Uns 15.000 visitantes por ano chegam a visitar o SESC Pantanal e, ao mesmo tempo em que aportam recursos para seu manejo, contribuem para a conservação de uma amostra extraordinária do Pantanal e ao progresso dos municípios. Ainda que subsistam, como é lógico, alguns problemas com fazendas vizinhas que continuam usando e abusando do fogo e introduzindo gado na Reserva, as relações do SESC Pantanal com seu entorno são excelentes e ninguém discute que a criação dessa Reserva foi uma benção para a região.
A pouca distância do SESC Pantanal está localizado o Parque Nacional do Pantanal, que foi criado em 1981 abarcando a Reserva Biológica de Cará-Cará, estabelecida em 1971 e que tem 135.000 hectares. Este Parque, para o qual já foram destinados centenas de milhares de dólares através de diversos projetos internacionais e do orçamento anual do antigo IBDF e do Ibama, mesmo dispondo de infra-estrutura e de pessoal profissional e de guardas, continua como desde o primeiro dia, ou seja, sem receber nenhuma visita.
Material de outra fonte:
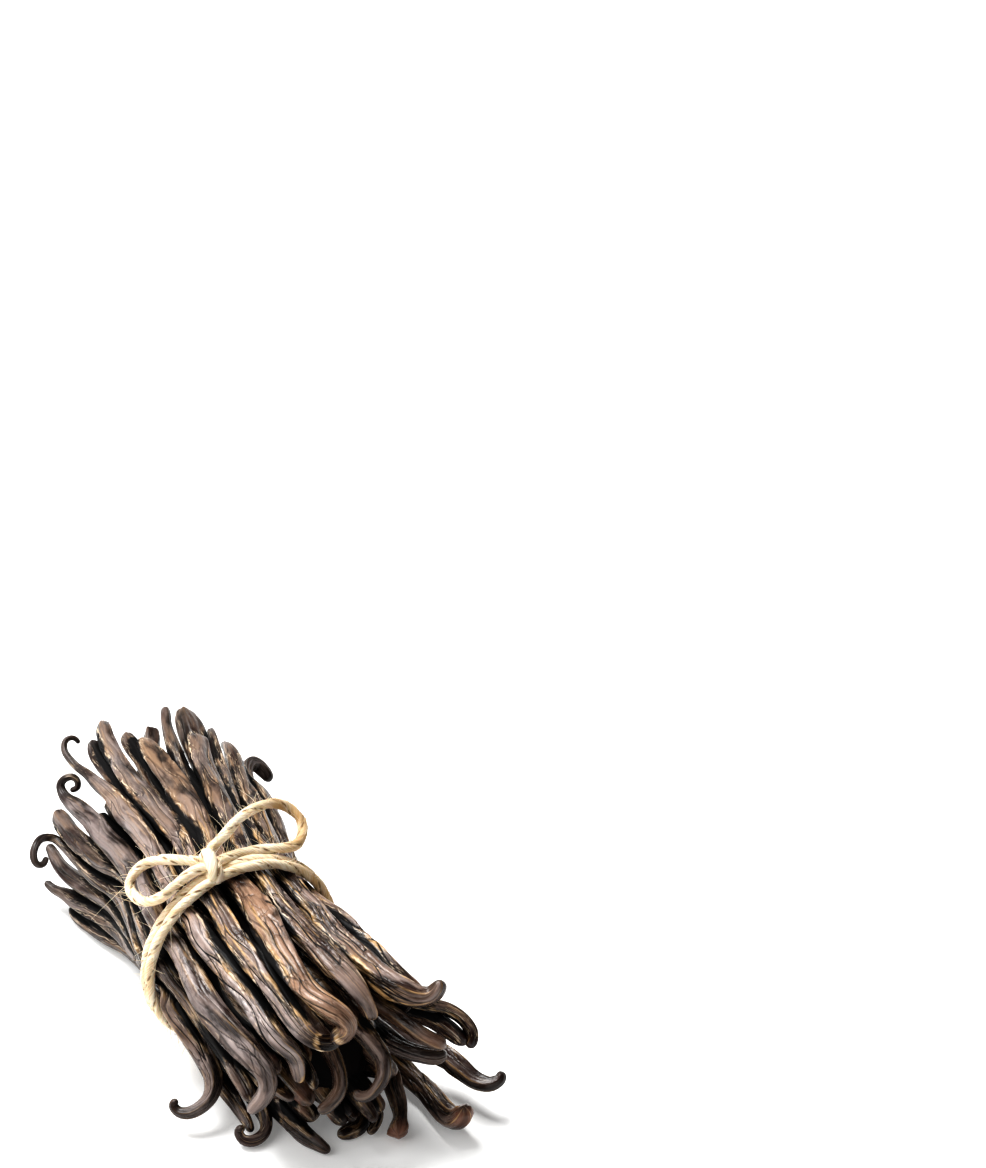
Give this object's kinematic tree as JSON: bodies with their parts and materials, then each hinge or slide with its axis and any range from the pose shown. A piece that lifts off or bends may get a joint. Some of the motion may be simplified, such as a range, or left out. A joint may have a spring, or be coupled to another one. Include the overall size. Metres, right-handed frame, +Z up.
{
  "type": "bundle of vanilla pods tied with twine",
  "caption": "Sheaf of long, dark, wrinkled cured vanilla pods with hooked tips, lying on its side and tied round the waist with jute twine in a bow.",
  "frame": {"origin": "middle of the floor under the whole bundle, the bow included", "axes": "+Y along the pods towards their far, less hooked ends, +X across the bundle to the side where the pods splay most, +Z up towards the bow"},
  "size_m": [0.089, 0.1811, 0.0687],
  "materials": {
    "vanilla_pod": "wrinkled, slightly oily, satin",
    "jute_twine": "matte two-ply cord with loose fibres"
  },
  "bodies": {
    "root": {"pods": "vanilla_pod", "twine": "jute_twine"}
  },
  "joints": []
}
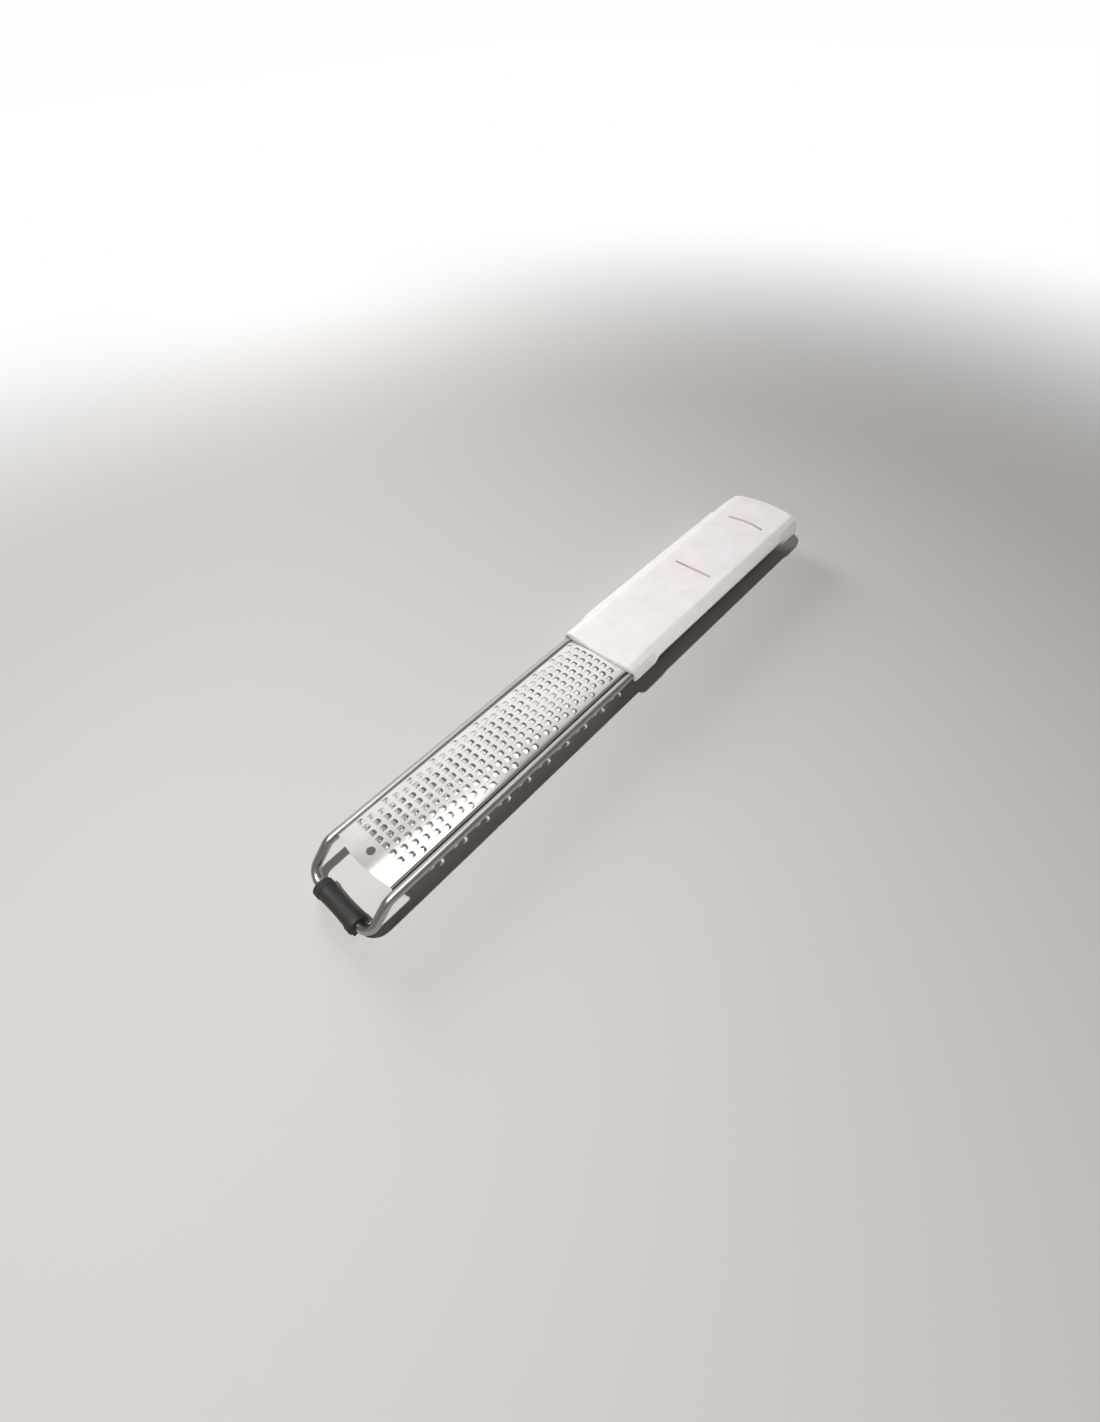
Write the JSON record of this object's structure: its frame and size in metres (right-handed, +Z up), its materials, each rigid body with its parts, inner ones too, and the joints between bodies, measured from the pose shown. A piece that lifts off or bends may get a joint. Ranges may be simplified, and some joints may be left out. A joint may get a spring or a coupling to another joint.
{
  "type": "rasp zester",
  "caption": "Long rasp zester with an arched toothed steel sheet on a bent wire frame, a rubber foot at the front and a long white plastic handle.",
  "frame": {"origin": "middle of the part's box, at table level", "axes": "+X from the rubber foot to the end of the handle, +Y to the left seen from the foot's end looking at the handle, +Z up from the table"},
  "size_m": [0.3057, 0.0452, 0.0193],
  "materials": {
    "sheet_steel": "satin, fine etched grain",
    "wire_steel": "drawn and polished",
    "foot_rubber": "matt",
    "handle_plastic": "satin moulded",
    "screw_steel": "zinc plated"
  },
  "bodies": {
    "root": {"rasp_sheet": "sheet_steel", "wire_frame": "wire_steel", "foot_sleeve": "foot_rubber", "handle_shell": "handle_plastic", "handle_base": "handle_plastic", "front_screw": "screw_steel", "rear_screw": "screw_steel"}
  },
  "joints": []
}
Também é submetido a fogo a cada estação seca e é uma área livre para a caça e a pesca. Em síntese, como diriam os inimigos das unidades de conservação de preservação permanente, é “terra abandonada” que não cumpre nenhuma das funções para as quais foi estabelecido.
Conservação pública
Esta coluna não pretende propor que as unidades de conservação públicas passem a ser privadas. Apenas pretende demonstrar que até em países em vias de desenvolvimento, as unidades de conservação podem funcionar perfeitamente e cumprir cabalmente seus objetivos. Nos países desenvolvidos, os parques nacionais e outras unidades de conservação funcionam muito bem, tanto como as reservas particulares no Brasil. A diferença é que nos países desenvolvidos as unidades de conservação são levadas a sério e recebem, de forma contínua, os investimentos necessários para o manejo e não são, como nestas paragens, estabelecidos e esquecidos no próprio ato legal. Ou, pior ainda, quando nelas se fazem grandes investimentos e são mais uma vez esquecidas, deixando que os laboriosos cupins façam seu trabalho, destruindo as custosas, embora inúteis, infra-estruturas.
Na Costa Rica os próprios profissionais, funcionários públicos dos anos heróicos da conservação da natureza, construíam as trilhas, os sinais e as modestas sedes de seus hoje magníficos parques nacionais e jamais deixaram de manter as portas abertas aos visitantes. Eles compreenderam que o público é a razão de ser dessas áreas. Superavam, com seu esforço e seu entusiasmo, as dificuldades burocráticas que tampouco faltam em seu país. Mas, eles amavam seu trabalho. De outra parte, foi esse público satisfeito que obrigou os políticos a serem mais sérios e generosos com seus parques nacionais.
Ao final das contas, quem diz que não é possível manejar unidades de uso indireto para o bem-estar da nação e das populações locais está, simplesmente, completamente errado.